Sanofi has endured protracted heckling from market watchers, who have watched with bemusement as more than three potential candidates have turned down the top job at the company, after the board ousted former popular Viehbacher in a power struggle over strategy.

Indeed, Wall Street is already speculating that Weinberg may have had to publicly acknowledge in his earnings results that the company has met with unparalleled difficulty of tempting someone into their head job.

Weinberg has previously declined to comment on rumors that Smith & Nephew Inc. French chief Olivier Bohuon, Christophe Weber, the French chief operating officer of Takeda Pharmaceuticals , and AstraZeneca PLC ’s Pascal Soriot had turned down the CEO job at Sanofi.

"We have no comment on the subject," Weinberg said, because he was only speaking "in general" about the difficulty of finding top talent for the position.

In the past, Weinberg has complained that the high tax burden imposed upon companies by the French government is hindering Sanofi’s search for a new chief executive.

"The deterioration of French tax-competitiveness and the burden on companies and individuals pose a problem," Weinberg told reporters in Paris.

"It's extremely difficult to attract international executives or even bring back French ones who have left. There will be consequences if this continues, because we can't rely on patriotic sentiment or goodwill alone."

The situation was likely an ironic one for Weinberg, who was instrumental in ousting Viehbacher, only to find that candidates for the position seem to be thin on the ground.

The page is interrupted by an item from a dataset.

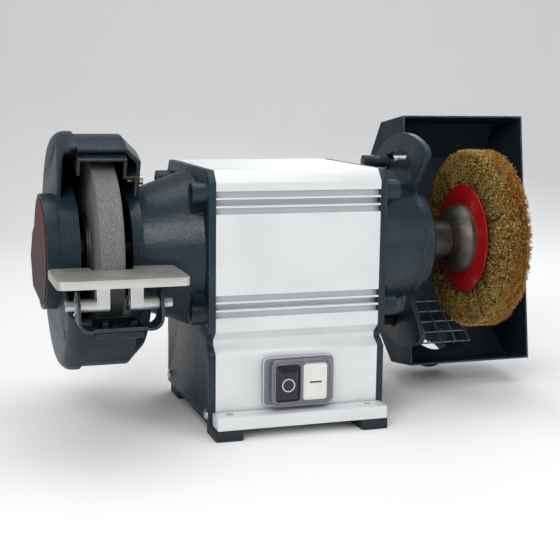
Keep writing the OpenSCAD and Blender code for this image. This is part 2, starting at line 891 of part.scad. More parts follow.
module arrestor_bolt() {
    x = left_nose;
    color("goldenrod") over_wheel() translate([0, arrestor_bolt_y, arrestor_bolt_up]) {
        ring(screw_r - run_gap, 0, x, x + guard_wall + arrestor_t + 5);
        ring(5, 0, x - 5, x);
    }
}

// Side outline of the bracket's ears and web.
module arm_outline() {
    translate([pivot_y, pivot_up]) circle(arm_r);
    translate([web_front, arm_low]) square([2 * arm_r, pivot_up - arm_low]);
    translate([web_front, arm_low]) square([web_back - web_front, arm_t]);
}

module rest_bracket() {
    out = arm_x + arm_t;
    bend = 12;
    color("lightslategray") at_left() difference() {
        intersection() {
            translate([wheel_x, web_back, 0]) rotate([90, 0, 0]) linear_extrude(web_back - web_front) difference() {
                union() {
                    translate([bend - out, arm_low]) square([2 * (out - bend), 60]);
                    translate([-out, arm_low + bend]) square([2 * out, 60]);
                    for (s = [-1, 1]) translate([s * (out - bend), arm_low + bend]) circle(bend);
                }
                translate([bend - out, arm_low + arm_t]) square([2 * (out - bend), 62]);
                translate([-arm_x, arm_low + bend]) square([2 * arm_x, 62]);
                for (s = [-1, 1]) translate([s * (out - bend), arm_low + bend]) circle(bend - arm_t);
            }
            slab(wheel_x - out - 1, wheel_x + out + 1) arm_outline();
        }
        for (x = [wheel_x - out - 1, wheel_x + web_w / 2])
            block([x, pivot_y + arm_r, arm_low - 1], [x + out + 1 - web_w / 2, web_back + 1, pivot_up]);
        block([wheel_x - web_notch / 2, web_front - 1, arm_low - 1], [wheel_x + web_notch / 2, pivot_y - 7, pivot_up]);
        slab(wheel_x - out - 1, wheel_x + out + 1) translate([pivot_y, pivot_up]) circle(rest_bolt_r);
        for (x = [-1, 1]) translate([wheel_x + x * pad_bolt_x, pivot_y + 2, arm_low - 1]) linear_extrude(arm_t + 2) {
            circle(pad_bolt_r + fit_gap);
            translate([0, rest_travel]) circle(pad_bolt_r + fit_gap);
            translate([-pad_bolt_r - fit_gap, 0]) square([2 * (pad_bolt_r + fit_gap), rest_travel]);
        }
    }
}

module bracket_bolts() {
    color("silver") at_left() for (x = [-1, 1])
        translate([wheel_x + x * pad_bolt_x, pivot_y + 2, arm_low + arm_t + part_gap]) {
            translate([0, 0, -arm_t - pad_t - part_gap]) cylinder(r = pad_bolt_r, h = arm_t + pad_t + part_gap);
            cylinder(r = 7.2, h = 1.4);
            translate([0, 0, 1.4]) cylinder(r = 5.6, h = 4.5, $fn = 6);
        }
}

module tool_rest() {
    under = rest_top - rest_t;
    color("lightgray") at_left() translate([wheel_x, 0, 0]) difference() {
        union() {
            translate([0, rest_front + rest_d / 2, under]) linear_extrude(rest_t) difference() {
                rounded(rest_w, rest_d, 8);
                translate([-rest_notch / 2, rest_notch_y - rest_front - rest_d / 2]) square([rest_notch, rest_d]);
            }
            for (s = [-1, 1]) translate([s * (leg_in + leg_w / 2), pivot_y, 0]) {
                translate([-leg_w / 2, -rest_boss_r, pivot_up]) cube([leg_w, 2 * rest_boss_r, under - pivot_up + 1]);
                translate([0, 0, pivot_up]) rotate([0, 90, 0]) cylinder(r = rest_boss_r, h = leg_w, center = true);
                translate([s * (rest_boss_end - leg_in - leg_w / 2) / 2, 0, pivot_up]) rotate([0, 90, 0])
                    cylinder(r = rest_boss_r, h = rest_boss_end - leg_in - leg_w / 2, center = true);
            }
        }
        translate([0, pivot_y, pivot_up]) rotate([0, 90, 0])
            cylinder(r = rest_bolt_r + run_gap, h = 3 * rest_boss_end, center = true);
    }
}

module rest_bolts() {
    out = arm_x + arm_t;
    color("silver") at_left() for (s = [0, 1]) translate([wheel_x, pivot_y, pivot_up]) mirror([s, 0, 0]) {
        ring(rest_bolt_r, 0, leg_in + 2, out);
        ring(7.5, 0, out, out + 1.2);
        slab(out + 1.2, out + 10) difference() {
            circle(5.2);
            circle(2.6, $fn = 6);
        }
    }
}

// A curved slot about the spindle, from angle a0 to a1.
module curved_slot(r, half_w, a0, a1) {
    for (a = [a0, a1]) translate(around(r, a)) circle(half_w - run_gap);
    intersection() {
        difference() {
            circle(r + half_w);
            circle(r - half_w);
        }
        polygon([[0, 0], around(2 * r, a0), around(2 * r, a1)]);
    }
}

// One ear of the bracket, pointing up, whose back edge lies at an angle.
module lobe(back) {
    intersection() {
        circle(lobe_r);
        polygon([
            [-8, 40], [-17, 50], [-57.5, 96], [-61, 101.5], [-60.5, 106], [-56, 111], [-50, 150],
            around(2 * lobe_r, back), around(58, back + 18), [0, 30]
        ]);
    }
}

module guard_bracket() {
    hole = clamp_bolt_r + 2 * fit_gap;
    upper = clamp_back + box_lean;
    lower = 180 - clamp_back + box_lean;
    color("darkslategray") at_shaft() slab(right_nose, right_nose + bracket_t) difference() {
        union() {
            circle(cone_small_r);
            lobe(upper + 14);
            mirror([0, 1]) lobe(180 - lower + box_swing + 14);
        }
        circle(sleeve_bore);
        curved_slot(clamp_orbit, hole, upper - box_swing, upper);
        curved_slot(clamp_orbit, hole, lower - box_swing, lower);
        for (a = [60:120:300]) translate(around(nose_screw_r, a)) circle(screw_r);
    }
}

// Sets its children in the frame of the sheet guard, which leans back.
module in_box() {
    at_shaft() rotate([-box_lean, 0, 0]) children();
}

// Side outline of the sheet guard, drawn in by an inset except at its open front.
module box_outline(inset) {
    mitre = inset * (sqrt(2) - 1);
    polygon([
        [box_front - (inset > 0 ? 1 : 0), box_top - inset], [box_back - box_top_cut - mitre, box_top - inset],
        [box_back - inset, box_top - box_top_cut - mitre], [box_back - inset, box_low + box_low_cut + mitre],
        [box_back - box_low_cut - mitre, box_low + inset], [box_front - (inset > 0 ? 1 : 0), box_low + inset]
    ]);
}

// Sets its children square to the lower rear slope of the guard, pointing outward.
module on_slope() {
    in_box() translate([spigot_x, box_back - box_low_cut / 2, box_low + box_low_cut / 2])
        rotate([-135, 0, 0]) children();
}

module brush_guard() {
    color("darkslategray") difference() {
        in_box() union() {
            slab(box_x, box_end) difference() {
                box_outline(0);
                box_outline(sheet);
            }
            for (x = [box_x, box_end - sheet]) slab(x, x + sheet) box_outline(0);
            slab(box_x, box_x + sheet) for (s = [-1, 1]) {
                translate([clamp_y, s * clamp_up]) circle(13);
                translate([clamp_y, s * clamp_up - 13]) square([20, 26]);
            }
        }
        in_box() slab(box_x - 1, box_x + sheet + 1) for (s = [-1, 1])
            translate([clamp_y, s * clamp_up]) circle(clamp_bolt_r);
        on_slope() cylinder(r = spigot_r - spigot_wall - 1, h = 8, center = true);
    }
}

module extraction_spigot() {
    color("darkslategray") on_slope() difference() {
        cylinder(r = spigot_r, h = spigot_l);
        translate([0, 0, -1]) cylinder(r = spigot_r - spigot_wall, h = spigot_l + 2);
    }
}

// Welded wire mesh that stands off the slope, over the way to the spigot.
module spark_grille() {
    wide = 96;
    long = 71;
    wire = 1;
    stand = 20;
    color("silver") on_slope() translate([-9, -10, -stand]) {
        for (i = [0:5]) translate([wide * (i / 5 - 0.5), 0, 0]) rotate([90, 0, 0])
            cylinder(r = wire, h = long + 2, center = true);
        for (i = [0:4]) translate([0, long * (i / 4 - 0.5), 0.6]) rotate([0, 90, 0])
            cylinder(r = wire, h = wide + 2, center = true);
        for (x = [-1, 1], y = [-16, 26]) translate([x * wide / 2, y, 0]) cylinder(r = wire, h = stand - sheet);
    }
}

module guard_clamp_bolts() {
    head = right_nose - part_gap;
    color([0.1, 0.1, 0.11]) in_box() for (s = [-1, 1]) translate([0, clamp_y, s * clamp_up]) {
        ring(clamp_bolt_r, 0, head - 1, box_x + sheet);
        ring(9, 0, head - 2, head);
        ring(6.5, 0, head - 17, head - 2);
        ring(8.5, 0, head - 30, head - 17);
        nut(box_x + sheet, 6, 9, 0);
    }
}

module guard_spacers() {
    color("silver") in_box() for (s = [-1, 1]) translate([0, clamp_y, s * clamp_up])
        ring(9, clamp_bolt_r, right_nose + bracket_t + part_gap, box_x);
}

motor_case();
left_bell();
right_bell();
front_bar();
rear_rail();
base_plate();
rubber_feet();
bell_screws();
base_screws();
stator_core();
stator_windings();
capacitor();
capacitor_clip();
bearing_outer_rings();
wave_washer();
bearing_cap();
cable_gland();
terminal_block();
switch_base();
switch_body();
switch_boot();
off_button();
on_button();
shaft();
rotor_core();
rotor_end_rings();
bearing_inner_rings();
bearing_balls();
inner_wheel_flange();
outer_wheel_flange();
wheel_blotters();
wheel_bush();
grinding_wheel();
wheel_nut();
spacer_tube();
inner_brush_collar();
outer_brush_collar();
brush_spool();
brush_wires();
brush_nut();
wheel_guard();
guard_cover();
cover_badge();
guard_screws();
cover_screws();
spark_arrestor();
arrestor_bolt();
rest_bracket();
bracket_bolts();
tool_rest();
rest_bolts();
guard_bracket();
cap_screws();
brush_guard();
extraction_spigot();
spark_grille();
guard_clamp_bolts();
guard_spacers();
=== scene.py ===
import json
import math

import bmesh
import bpy
import numpy as np
from mathutils import Matrix, Vector

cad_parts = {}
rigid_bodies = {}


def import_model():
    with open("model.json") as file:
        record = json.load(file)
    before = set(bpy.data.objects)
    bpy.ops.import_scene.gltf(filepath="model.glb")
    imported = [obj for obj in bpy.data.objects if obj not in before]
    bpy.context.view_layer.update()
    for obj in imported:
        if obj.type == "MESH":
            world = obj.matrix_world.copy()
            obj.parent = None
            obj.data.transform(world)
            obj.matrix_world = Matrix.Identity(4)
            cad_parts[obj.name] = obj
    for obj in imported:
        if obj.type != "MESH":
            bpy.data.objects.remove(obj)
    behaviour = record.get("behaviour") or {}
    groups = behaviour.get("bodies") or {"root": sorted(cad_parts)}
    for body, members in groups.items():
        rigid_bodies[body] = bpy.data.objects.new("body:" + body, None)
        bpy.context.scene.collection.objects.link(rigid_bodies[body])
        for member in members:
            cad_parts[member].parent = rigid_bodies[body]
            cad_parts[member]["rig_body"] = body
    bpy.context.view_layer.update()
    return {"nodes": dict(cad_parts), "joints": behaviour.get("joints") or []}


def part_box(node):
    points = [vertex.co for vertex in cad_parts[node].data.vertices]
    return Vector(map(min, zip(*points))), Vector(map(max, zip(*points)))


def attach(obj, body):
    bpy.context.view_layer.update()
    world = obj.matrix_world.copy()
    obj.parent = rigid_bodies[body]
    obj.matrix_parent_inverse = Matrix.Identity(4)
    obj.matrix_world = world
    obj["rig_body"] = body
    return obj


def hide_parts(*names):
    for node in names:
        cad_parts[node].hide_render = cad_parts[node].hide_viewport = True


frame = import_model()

# ---------------------------------------------------------------------------
# Viewpoint, light and floor. The machine stands on a pale, plain surface and is
# lit by one big soft box from the front left, a weaker one from the right and
# one overhead, so that the castings show soft streaks and the case stays bright.

MM = 0.001


def colour(hex_value, alpha=1.0):
    """An sRGB hex colour, such as "2f3d4b", as linear numbers."""
    parts = [int(hex_value[i:i + 2], 16) / 255 for i in (0, 2, 4)]
    return [c / 12.92 if c <= 0.04045 else ((c + 0.055) / 1.055) ** 2.4 for c in parts] + [alpha]


def add(tree, kind, inputs=None, stops=(), **settings):
    """One node: its settings, a ramp's stops, and its inputs as values or as the sockets that feed them."""
    made = tree.nodes.new(kind)
    for name, value in settings.items():
        setattr(made, name, value)
    for i, (place, tone) in enumerate(stops):
        stop = made.color_ramp.elements[i] if i < 2 else made.color_ramp.elements.new(place)
        stop.position = place
        stop.color = colour(tone)
    for name, value in (inputs or {}).items():
        if isinstance(value, bpy.types.NodeSocket):
            tree.links.new(value, made.inputs[name])
        else:
            made.inputs[name].default_value = value
    return made.outputs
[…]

In the interim, Weinberg must fill the role himself, in addition to his duties as chairman.

"The trouble with finding a successor hinges on the fact that we don't know the real reason he was fired, and because a lot of people are asking themselves questions about the subject," said an industry insider who has spoken to some potential candidates.

"The very low pay-off he received only reinforces the idea that the reasons he was fired are not the ones that have been talked about."